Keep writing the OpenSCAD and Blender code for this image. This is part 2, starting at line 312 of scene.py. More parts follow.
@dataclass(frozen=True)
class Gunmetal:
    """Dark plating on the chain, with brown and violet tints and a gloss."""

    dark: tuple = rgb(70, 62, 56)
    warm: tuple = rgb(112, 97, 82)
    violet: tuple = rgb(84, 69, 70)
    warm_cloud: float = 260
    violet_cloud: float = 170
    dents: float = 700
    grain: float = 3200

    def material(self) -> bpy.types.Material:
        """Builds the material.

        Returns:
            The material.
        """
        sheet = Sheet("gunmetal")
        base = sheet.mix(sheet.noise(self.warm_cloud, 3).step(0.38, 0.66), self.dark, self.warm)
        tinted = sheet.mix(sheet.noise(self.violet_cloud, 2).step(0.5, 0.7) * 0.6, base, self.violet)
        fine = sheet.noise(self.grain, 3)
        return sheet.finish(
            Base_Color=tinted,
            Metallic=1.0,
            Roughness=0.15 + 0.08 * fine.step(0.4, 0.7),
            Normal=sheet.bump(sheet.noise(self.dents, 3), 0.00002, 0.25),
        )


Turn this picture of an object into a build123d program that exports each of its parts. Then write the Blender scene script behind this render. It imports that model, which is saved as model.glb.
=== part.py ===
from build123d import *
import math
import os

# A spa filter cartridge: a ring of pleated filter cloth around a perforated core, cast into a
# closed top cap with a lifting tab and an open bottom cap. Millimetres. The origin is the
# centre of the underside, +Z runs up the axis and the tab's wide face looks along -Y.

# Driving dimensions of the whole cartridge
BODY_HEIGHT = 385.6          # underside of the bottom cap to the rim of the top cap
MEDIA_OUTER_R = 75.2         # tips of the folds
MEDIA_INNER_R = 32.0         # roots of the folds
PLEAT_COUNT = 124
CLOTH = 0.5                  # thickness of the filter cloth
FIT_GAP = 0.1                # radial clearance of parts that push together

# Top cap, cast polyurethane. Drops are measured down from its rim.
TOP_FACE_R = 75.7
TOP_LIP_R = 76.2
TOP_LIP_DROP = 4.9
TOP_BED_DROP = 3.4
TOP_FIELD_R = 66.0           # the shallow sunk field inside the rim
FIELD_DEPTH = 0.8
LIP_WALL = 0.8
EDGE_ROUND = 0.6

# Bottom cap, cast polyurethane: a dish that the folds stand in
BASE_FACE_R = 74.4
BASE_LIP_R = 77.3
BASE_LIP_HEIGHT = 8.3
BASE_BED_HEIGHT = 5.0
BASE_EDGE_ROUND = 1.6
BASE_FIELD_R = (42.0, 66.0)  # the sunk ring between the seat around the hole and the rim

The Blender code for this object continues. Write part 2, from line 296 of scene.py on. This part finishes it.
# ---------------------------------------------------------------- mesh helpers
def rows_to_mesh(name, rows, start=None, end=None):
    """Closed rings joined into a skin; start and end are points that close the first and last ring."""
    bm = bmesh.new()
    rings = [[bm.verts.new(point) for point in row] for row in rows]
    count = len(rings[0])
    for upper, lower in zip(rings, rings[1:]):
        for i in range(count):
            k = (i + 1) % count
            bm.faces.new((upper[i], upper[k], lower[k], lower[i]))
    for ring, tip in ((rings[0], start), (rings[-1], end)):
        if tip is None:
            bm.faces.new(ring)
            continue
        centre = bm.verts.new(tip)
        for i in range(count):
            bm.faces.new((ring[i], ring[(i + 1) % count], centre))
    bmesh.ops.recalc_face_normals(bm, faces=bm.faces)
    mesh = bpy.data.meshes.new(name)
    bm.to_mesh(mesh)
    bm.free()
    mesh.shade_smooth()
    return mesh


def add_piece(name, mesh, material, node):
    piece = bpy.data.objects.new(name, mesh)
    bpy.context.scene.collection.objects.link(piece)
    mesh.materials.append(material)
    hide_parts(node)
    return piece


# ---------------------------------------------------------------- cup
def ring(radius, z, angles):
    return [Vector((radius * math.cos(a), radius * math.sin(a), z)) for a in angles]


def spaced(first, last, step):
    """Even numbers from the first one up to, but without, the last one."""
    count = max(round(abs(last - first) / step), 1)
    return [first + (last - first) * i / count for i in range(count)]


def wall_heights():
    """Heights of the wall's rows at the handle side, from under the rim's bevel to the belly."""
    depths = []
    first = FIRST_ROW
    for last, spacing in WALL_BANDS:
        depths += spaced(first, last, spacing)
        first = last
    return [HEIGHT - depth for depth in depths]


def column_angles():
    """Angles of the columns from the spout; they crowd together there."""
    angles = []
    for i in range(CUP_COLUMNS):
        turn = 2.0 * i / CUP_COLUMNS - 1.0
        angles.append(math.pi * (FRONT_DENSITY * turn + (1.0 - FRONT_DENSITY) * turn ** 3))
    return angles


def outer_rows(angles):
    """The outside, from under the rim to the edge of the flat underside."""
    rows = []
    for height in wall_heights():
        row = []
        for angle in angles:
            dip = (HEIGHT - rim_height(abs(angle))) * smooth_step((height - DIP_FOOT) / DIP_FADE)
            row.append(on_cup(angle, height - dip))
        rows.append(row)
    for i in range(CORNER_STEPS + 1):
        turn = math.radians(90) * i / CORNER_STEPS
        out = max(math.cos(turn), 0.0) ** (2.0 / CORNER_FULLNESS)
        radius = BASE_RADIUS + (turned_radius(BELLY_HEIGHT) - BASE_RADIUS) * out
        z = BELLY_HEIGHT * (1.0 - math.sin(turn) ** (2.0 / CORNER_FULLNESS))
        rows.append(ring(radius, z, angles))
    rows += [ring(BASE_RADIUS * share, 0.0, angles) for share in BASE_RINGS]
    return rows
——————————
-- What needs to be done --
Copy out precisely the lines from the line with "The Blender code" to the line with "return mesh" in the material above, including those two lines and omitting all the rest.

-- Task answer --
The Blender code for this object continues. Write part 2, from line 296 of scene.py on. This part finishes it.
# ---------------------------------------------------------------- mesh helpers
def rows_to_mesh(name, rows, start=None, end=None):
    """Closed rings joined into a skin; start and end are points that close the first and last ring."""
    bm = bmesh.new()
    rings = [[bm.verts.new(point) for point in row] for row in rows]
    count = len(rings[0])
    for upper, lower in zip(rings, rings[1:]):
        for i in range(count):
            k = (i + 1) % count
            bm.faces.new((upper[i], upper[k], lower[k], lower[i]))
    for ring, tip in ((rings[0], start), (rings[-1], end)):
        if tip is None:
            bm.faces.new(ring)
            continue
        centre = bm.verts.new(tip)
        for i in range(count):
            bm.faces.new((ring[i], ring[(i + 1) % count], centre))
    bmesh.ops.recalc_face_normals(bm, faces=bm.faces)
    mesh = bpy.data.meshes.new(name)
    bm.to_mesh(mesh)
    bm.free()
    mesh.shade_smooth()
    return mesh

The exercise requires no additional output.